PROBLEM DETAILS> Output the data exactly, with every line intact.
---*---
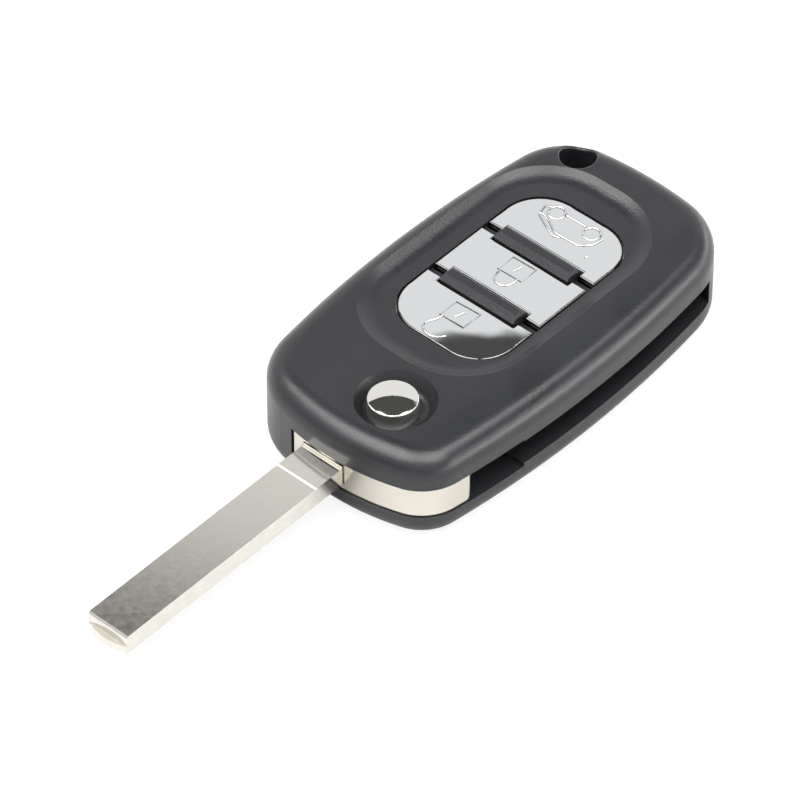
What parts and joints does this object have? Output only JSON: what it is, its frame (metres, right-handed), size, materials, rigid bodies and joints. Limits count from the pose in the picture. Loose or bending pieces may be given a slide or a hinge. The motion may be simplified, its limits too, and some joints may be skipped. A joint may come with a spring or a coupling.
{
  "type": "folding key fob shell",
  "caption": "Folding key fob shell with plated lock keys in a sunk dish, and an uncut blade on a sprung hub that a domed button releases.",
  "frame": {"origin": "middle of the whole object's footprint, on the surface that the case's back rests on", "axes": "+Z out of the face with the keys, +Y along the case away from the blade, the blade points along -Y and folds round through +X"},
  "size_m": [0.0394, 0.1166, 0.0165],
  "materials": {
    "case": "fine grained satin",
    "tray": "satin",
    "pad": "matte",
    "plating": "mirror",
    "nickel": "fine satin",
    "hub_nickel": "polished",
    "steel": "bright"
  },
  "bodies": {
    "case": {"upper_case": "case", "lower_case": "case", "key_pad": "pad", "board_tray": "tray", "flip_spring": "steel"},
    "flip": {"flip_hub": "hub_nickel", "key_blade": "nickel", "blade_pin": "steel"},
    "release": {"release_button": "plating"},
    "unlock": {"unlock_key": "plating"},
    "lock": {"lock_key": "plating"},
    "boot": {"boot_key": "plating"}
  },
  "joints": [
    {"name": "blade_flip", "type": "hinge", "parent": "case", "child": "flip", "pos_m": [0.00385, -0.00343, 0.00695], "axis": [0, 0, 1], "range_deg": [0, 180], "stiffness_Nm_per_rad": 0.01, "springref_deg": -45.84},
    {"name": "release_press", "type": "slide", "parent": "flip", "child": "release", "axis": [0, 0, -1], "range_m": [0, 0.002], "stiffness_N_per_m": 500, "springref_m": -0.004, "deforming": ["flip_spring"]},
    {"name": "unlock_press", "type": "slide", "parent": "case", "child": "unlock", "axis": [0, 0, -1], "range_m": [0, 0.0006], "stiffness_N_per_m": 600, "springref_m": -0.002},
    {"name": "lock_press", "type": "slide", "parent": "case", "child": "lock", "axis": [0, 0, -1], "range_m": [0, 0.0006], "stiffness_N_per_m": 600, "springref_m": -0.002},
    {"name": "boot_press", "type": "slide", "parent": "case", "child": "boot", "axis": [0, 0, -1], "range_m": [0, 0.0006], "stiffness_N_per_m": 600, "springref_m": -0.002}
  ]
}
---*---
TASK RESPONSE>
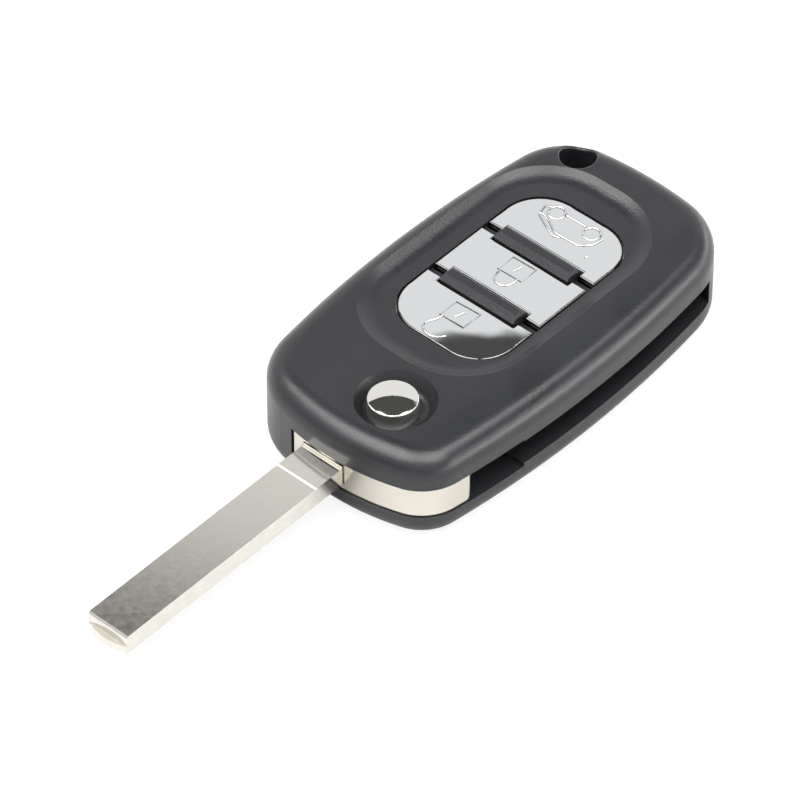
What parts and joints does this object have? Output only JSON: what it is, its frame (metres, right-handed), size, materials, rigid bodies and joints. Limits count from the pose in the picture. Loose or bending pieces may be given a slide or a hinge. The motion may be simplified, its limits too, and some joints may be skipped. A joint may come with a spring or a coupling.
{
  "type": "folding key fob shell",
  "caption": "Folding key fob shell with plated lock keys in a sunk dish, and an uncut blade on a sprung hub that a domed button releases.",
  "frame": {"origin": "middle of the whole object's footprint, on the surface that the case's back rests on", "axes": "+Z out of the face with the keys, +Y along the case away from the blade, the blade points along -Y and folds round through +X"},
  "size_m": [0.0394, 0.1166, 0.0165],
  "materials": {
    "case": "fine grained satin",
    "tray": "satin",
    "pad": "matte",
    "plating": "mirror",
    "nickel": "fine satin",
    "hub_nickel": "polished",
    "steel": "bright"
  },
  "bodies": {
    "case": {"upper_case": "case", "lower_case": "case", "key_pad": "pad", "board_tray": "tray", "flip_spring": "steel"},
    "flip": {"flip_hub": "hub_nickel", "key_blade": "nickel", "blade_pin": "steel"},
    "release": {"release_button": "plating"},
    "unlock": {"unlock_key": "plating"},
    "lock": {"lock_key": "plating"},
    "boot": {"boot_key": "plating"}
  },
  "joints": [
    {"name": "blade_flip", "type": "hinge", "parent": "case", "child": "flip", "pos_m": [0.00385, -0.00343, 0.00695], "axis": [0, 0, 1], "range_deg": [0, 180], "stiffness_Nm_per_rad": 0.01, "springref_deg": -45.84},
    {"name": "release_press", "type": "slide", "parent": "flip", "child": "release", "axis": [0, 0, -1], "range_m": [0, 0.002], "stiffness_N_per_m": 500, "springref_m": -0.004, "deforming": ["flip_spring"]},
    {"name": "unlock_press", "type": "slide", "parent": "case", "child": "unlock", "axis": [0, 0, -1], "range_m": [0, 0.0006], "stiffness_N_per_m": 600, "springref_m": -0.002},
    {"name": "lock_press", "type": "slide", "parent": "case", "child": "lock", "axis": [0, 0, -1], "range_m": [0, 0.0006], "stiffness_N_per_m": 600, "springref_m": -0.002},
    {"name": "boot_press", "type": "slide", "parent": "case", "child": "boot", "axis": [0, 0, -1], "range_m": [0, 0.0006], "stiffness_N_per_m": 600, "springref_m": -0.002}
  ]
}